A new study finds climate change fuels billions in health costs.
We’re used to hearing about the effects of climate change on our environment and natural systems: how it’s raising sea levels, intensifying hurricane storm surges, worsening droughts, and prolonging wildfire seasons. And we’ve also come to understand how these shifts are, in turn, fueling so much human misery—causing displacement, illness, famine, water shortages, civil strife, and death on a global scale. Now, new research shows that climate change is responsible for many billions of dollars in health costs each year.
In this country, those who argue against taking immediate and appropriate action on climate often cite cost as a reason for continued debate and delay. Even those who no longer question the scientific truth of climate change express concern that addressing it seriously, on a national level, would entail an investment so large as to require an unaffordable restructuring of our economy. What these delayers and deniers typically neglect to note, however, is the significant cost of not addressing climate change. Americans are already paying billions of tax dollars every year to rebuild cities and even entire regions after climate-driven disasters. Meanwhile, farmers are losing billions of dollars annually to catastrophic weather events, including this spring’s record Midwest flooding, leading many of them to wonder if the small family farm can even survive.

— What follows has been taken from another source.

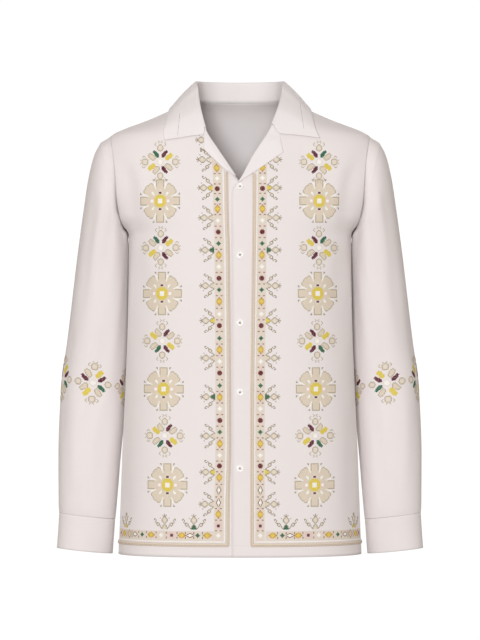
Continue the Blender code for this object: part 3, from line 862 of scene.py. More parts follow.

To these mounting costs we must add those associated with the devastating impact of climate change on public health, especially because, since these costs can be hard to estimate, they have been largely absent from policy debates. Our new report, published in the peer-reviewed science journal GeoHealth, lays out these costs in detail—and reinforces the case for treating climate change as a public health emergency.
Previously, our colleagues at NRDC, working closely with academic partners, attempted to paint a clearer picture of these missing health costs. Their 2011 study was the first of its kind to shed light on the scale of health costs related to climate change; in it the authors predicted that extreme weather events were only going to get more frequent and more intense—which is to say, more harmful—in years to come.
And they were right: Globally, the five warmest years on record all occurred after the paper’s 2011 publication. Given that fact, we thought that now would be a good time to revisit the question of how much these climate-driven events cost us, as a society, in terms of emergency room visits, hospitalizations, lost work days, medications, outpatient care, and premature deaths. This time, though, we decided to focus our analysis on a single year.
The year that we selected, 2012, was at the time the hottest ever recorded in the United States, according to the National Climatic Data Center. The climate statistics from that year are astounding. More than 350 all-time-high maximum temperature records were broken in locations around the country. Wildfires raging in the West burned more than nine million acres (about 14,000 square miles). In September 2012, about two-thirds of the contiguous United States was suffering through drought—a new record, according to the U.S. Drought Monitor. There were 19 named tropical storms that year, tying for third place. And at least 99 million Americans experienced 10 days or more of temperatures that reached or exceeded 100 degrees.
For millions of Americans, those figures translated into a set of harrowing climate-related events that helped make 2012 a hugely destructive year. Among them was Superstorm Sandy, to date the largest Atlantic hurricane on record, which killed hundreds of people, including an estimated 273 in the United States, as it swept over eight countries in the fall and caused more than $70 billion worth of damage in this country alone. Earlier that year, an outbreak of mosquito-borne West Nile virus afflicted more than 5,600 Americans—killing 286 of them, yet another record.
We looked at both of these climate-related events as well as eight others that took place across 11 states in 2012, with an eye toward calculating the health costs attaching to the entire set.
According to our estimates, the health costs for these events totaled $10 billion (in 2018 dollars). What these dollar figures reflect: more than 20,000 hospitalizations, nearly 18,000 emergency-room visits, and nearly 1,000 deaths. What all these numbers tell us: that climate change represents a major public health emergency, not only in poorer countries but right here in the nation boasting the world’s largest economy and one of its most technologically advanced health-care systems.
Our analysis of climate change–driven health impacts and costs in 2012 is conservative. While the National Oceanic and Atmospheric Administration tabulated 11 major disasters in 2012 in the United States, each resulting in at least $1 billion in property and/or infrastructure damage, the Federal Emergency Management Agency declared a total of 112 disasters that year. What’s more, 2016, 2017, and 2018 each had more billion-dollar disasters than did 2012. As a result, the climate‐sensitive impacts we examined could signal hundreds of billions of dollars in health‐related costs from recent and future events nationwide.
Strengthened climate preparedness definitely has a major role to play in helping Americans avoid the worst effects of climate change. But as this study suggests, in order to avoid untold human suffering and staggering health costs, those efforts must be accompanied by aggressive actions to reduce emissions and decarbonize our economy. This study brings new insight to the national and global conversation about the costs of immediate climate action versus the true costs of continued delay. We’re going to have to pay to deal with climate change one way or another. But we don’t have to pay for it in the form of illness, injuries, and lost lives.